Töpperwien: Das Spiel ist natürlich immer noch sehr wichtig. Es geht immerhin darum, in ein Champions League-Halbfinale einzuziehen. Die Frage ist natürlich, ob die Dortmunder Spieler nach der gestrigen Erfahrung dem AS Monaco auf Augenhöhe entgegentreten können. Das kann man jetzt noch nicht wissen. Sollte Dortmund 1:0 in Führung gehen, dann könnte das Kräfte freisetzen, die auch bei der Verarbeitung des Anschlags helfen könnten. Es kann aber auch genau das Gegenteil einsetzen und die Mannschaft geht unter. Beides ist möglich.
tagesschau.de: Wie haben die Fans auf den Anschlag reagiert?
Töpperwien: Sehr verständnisvoll und besonnen. Nachdem Stadionsprecher Norbert Dickel die Spielabsage verkündete, gab es nur ganz vereinzelt Pfiffe. Die kann man getrost vernachlässigen. Ansonsten gab es vor allem großes Verständnis. Allen war klar, dass etwas Außergewöhnliches geschehen war. Die Mannschaft befand sich zumindest kurzfristig nicht in Sicherheit. Und das überschattete alles andere.
tagesschau.de: Wie ist die Stimmung in Dortmund heute?
Töpperwien: Auf der einen Seite findet in Dortmund heute das ganz normale geschäftliche Treiben statt wie an jedem anderen Mittwoch. Auf der anderen Seite wird allerdings um das Stadion ein riesiger Sicherheitsriegel errichtet. Die Partie gilt plötzlich als Hochrisikospiel. Das war sie vorher nicht. Bei Dortmund gegen Monaco musste man eigentlich nicht mit besonderen Vorkommnissen rechnen.
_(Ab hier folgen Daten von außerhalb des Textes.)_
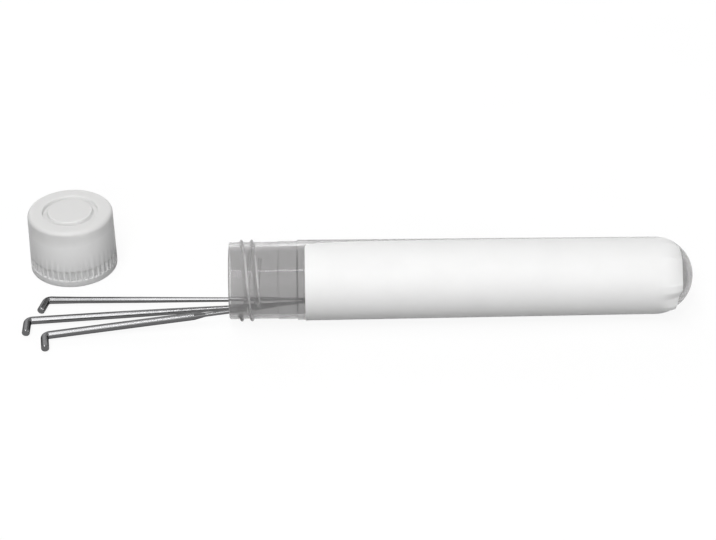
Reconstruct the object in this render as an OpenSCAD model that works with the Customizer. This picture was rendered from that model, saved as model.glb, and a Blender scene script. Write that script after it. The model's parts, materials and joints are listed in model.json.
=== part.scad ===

tagesschau.de: Mit welchem Gefühl gehen Sie heute Abend ins Stadion?
Töpperwien: Mir ist schon etwas flau im Magen. Ich gehe zwar davon aus, dass heute alles ruhig bleibt. Ich kann mich aber auch nicht von den gestrigen Ereignissen lösen. Wir haben ja den ganzen Abend aus dem Stadion heraus berichtet. Das steckt man nicht so einfach weg. Mein Wunsch ist es aber natürlich, dass es ein schönes, friedliches Fußballspiel geben wird, bei dem beide Mannschaften dafür sorgen, dass wir irgendwann nur noch an den Sport denken können. Ich bin aber leider nicht sicher, ob das passieren wird.